Within a six-day period in March 2020, Boylan dropped 10 kilos. Pneumonia took hold too as his immune system came under sustained attack. Psychologically, a man who had previously loved life now felt vulnerable, afraid.

Integrating with a group of young men, though, proved just the tonic.

“I was getting a right slagging because it’s 30 years since Down beat us in an All-Ireland final,” he laughed, “then here’s me going up the road to help me deal with what happened in 1991!”

And once he was in, there were no half measures.

Regardless of where the team trained, he was there. Often locals would get wind and mosey down for a chat, with Boylan only leaving Drumaness for Dunboyne at 11.15pm one night, two hours of road still before him.

“Seán just had so much respect for everyone he met,” said Marty Clarke, also part of Laverty’s backroom team.

“The man's character and presence made age irrelevant.

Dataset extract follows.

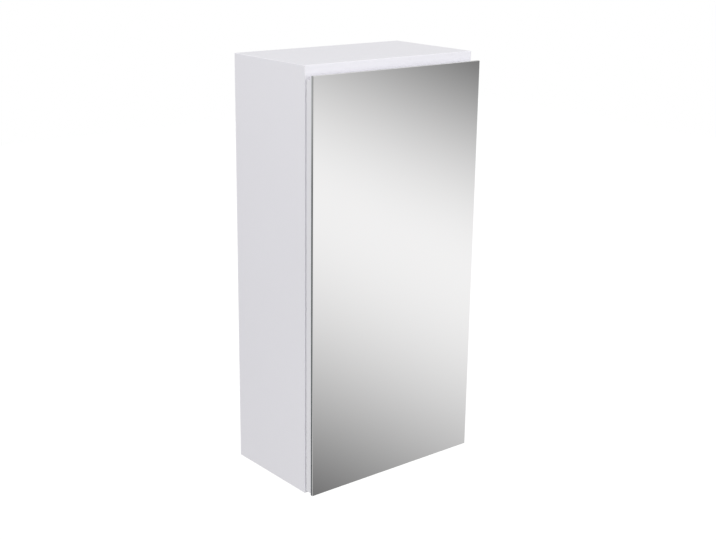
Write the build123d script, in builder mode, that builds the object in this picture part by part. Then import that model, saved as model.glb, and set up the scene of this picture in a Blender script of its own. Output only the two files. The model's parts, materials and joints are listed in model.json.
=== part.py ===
"""Wall-hung bathroom cabinet with one mirror door on two single-joint cup hinges.

Millimetres. X runs to the right, Z up, and the front faces -Y. The wall is the plane y = 0, and the
origin is midway between the two wall screws of the rail that the cabinet hangs on.
"""
from build123d import *
import os

os.makedirs("parts", exist_ok=True)

# Carcass
width = 300.0
height = 612.0
depth = 164.0
side_thick = 16.0
end_thick = 22.0
board_round = 1.0
hang_drop = 50.0
back_inset = 18.0
back_thick = 3.0
back_play = 0.1
groove_depth = 7.0
groove_spare = 0.5

# Shelves on pins, with spare rows of holes above and below
shelf_thick = 5.0
shelf_side_play = 1.0
shelf_back_play = 3.0
shelf_front_inset = 12.0
shelf_arris = 0.6
pin_radius = 2.5
pin_in_side = 8.0
pin_reach = 7.0
pin_flat = 2.2
pin_hole_depth = 10.0
pin_rows = 3
pin_pitch = 32.0
pin_from_front = 37.0
pin_from_back = 32.0

# Wall rail
rail_thick = 1.5
rail_end_play = 2.0
rail_drop = 20.0
rail_rise = 18.0
rail_joggle_low = 4.0
rail_joggle_high = 8.0
rail_offset = 4.5
rail_screw_spacing = 200.0
rail_screw_radius = 3.0

# Hangers, one in each upper back corner
hanger_width = 17.5
hanger_length = 60.0
hanger_height = 51.0
hanger_top_gap = 2.0
hanger_round = 2.5
hanger_plug_radius = 5.0
hanger_plug_length = 11.0
hanger_plug_spacing = 32.0
hanger_plug_drop = 34.0
hook_thick = 2.5
hook_width = 14.0
hook_tip = 8.5
hook_wall_gap = 1.0
hook_length = 62.0
hook_round = 2.0
hook_play = 0.2
hook_end_play = 1.0
hook_window = 1.5

# Door
door_gap = 1.5
slab_thick = 12.0
slab_side_inset = 1.0
slab_bottom_inset = 2.0
slab_lip_drop = 1.5
slab_bevel = 5.0
slab_round = 1.0
hinge_round = 2.5
mirror_thick = 4.0
mirror_top_drop = 12.0
mirror_bottom_rise = 2.0
mirror_arris = 0.5
tape_thick = 0.5
tape_width = 24.0
tape_strips = 4
tape_end_inset = 30.0
tape_side_inset = 24.0
bumper_radius = 4.0
bumper_height = 1.3
bumper_chamfer = 0.6
bumper_end_inset = 40.0

# Hinge: u runs from the right side's inner face into the cabinet, v forward from the carcass front
hinge_end_inset = 90.0
cup_tab = 3.0
cup_radius = 13.0
cup_depth = 10.2
cup_wall = 0.7
cup_floor = 0.5
cup_play = 0.05
flange_thick = 0.8
flange_reach = 24.0
flange_back = 5.0
flange_front = 13.5
flange_round = 4.5
pivot_to_floor = 1.6
pivot_to_wall = 2.05
pivot_radius = 0.8
pivot_play = 0.05
pivot_seat = 2.6
horn_half = 3.0
horn_side_play = 0.4
horn_eye = 1.4
horn_under = 1.2
horn_off_side = 0.6
horn_leg = 3.2
horn_foot = 3.0
horn_round = 0.8
arm_rear = 56.0
arm_front = 8.0
arm_block = 8.0
arm_lift = 2.6
arm_height = 7.8
arm_half = 5.8
arm_sheet = 1.2
arm_round = 1.0
plate_from_front = 37.0
plate_thick = 2.0
plate_wing = 46.0
plate_wing_width = 13.0
ridge_half = 4.4
ridge_front = 20.0
ridge_rear = 54.0
clamp_from_front = 46.0
adjuster_from_front = 27.0
arm_hole_radius = 2.3
arm_slot_length = 9.0

# Places that follow from the sizes
top = hang_drop
bottom = top - height
middle = (top + bottom) / 2
ceiling = top - end_thick
floor = bottom + end_thick
inner = width / 2 - side_thick
front = -depth
back_face = -back_inset - back_thick
mirror_top = top - mirror_top_drop
mirror_bottom = bottom + mirror_bottom_rise
slab_back = front - door_gap
slab_front = slab_back - slab_thick
slab_right = width / 2 - slab_side_inset
slab_bottom = mirror_bottom + slab_bottom_inset
slab_lip = mirror_top - slab_lip_drop
mirror_back = slab_front - tape_thick
shelf_space = (ceiling - floor - 2 * shelf_thick) / 3
shelves = {"upper": ceiling - shelf_space - shelf_thick, "lower": floor + shelf_space}
hinges = {"upper": mirror_top - hinge_end_inset, "lower": mirror_bottom + hinge_end_inset}
pin_columns = (front + pin_from_front, back_face - pin_from_back)
hanger_top = ceiling - hanger_top_gap
hanger_x = inner - hanger_width / 2
hanger_y = back_face - hanger_length / 2
hanger_front = back_face - hanger_length
arm_top = arm_lift + arm_height
ridge_top = arm_top - arm_sheet
cup_u = inner - slab_right + cup_tab + cup_radius
cup_outer = cup_radius - cup_play
cup_inner = cup_outer - cup_wall
pivot_u = cup_u - cup_inner + pivot_to_wall
pivot_v = door_gap + cup_depth - cup_floor - pivot_to_floor
cheek_edge = pivot_u - cup_u + pivot_to_floor
cheek_half = horn_half + horn_side_play
pivot_half = cheek_half + pivot_seat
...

Within the group, he just knew exactly what to do and say in any circumstance.

“If things were a bit low-key, he was able to come in on a motivational aspect. If Conor or I were hyping a session up a bit too much, or being a little bit hard on players, Seán would be able to calm things down as well.

“An absolute gentleman first, a pure GAA man second.”

As Eugene McGee said, the landscape will darken the day men like Seán Boylan and Pete McGrath finally decide to retire. Thankfully, that doesn’t look like being any time soon.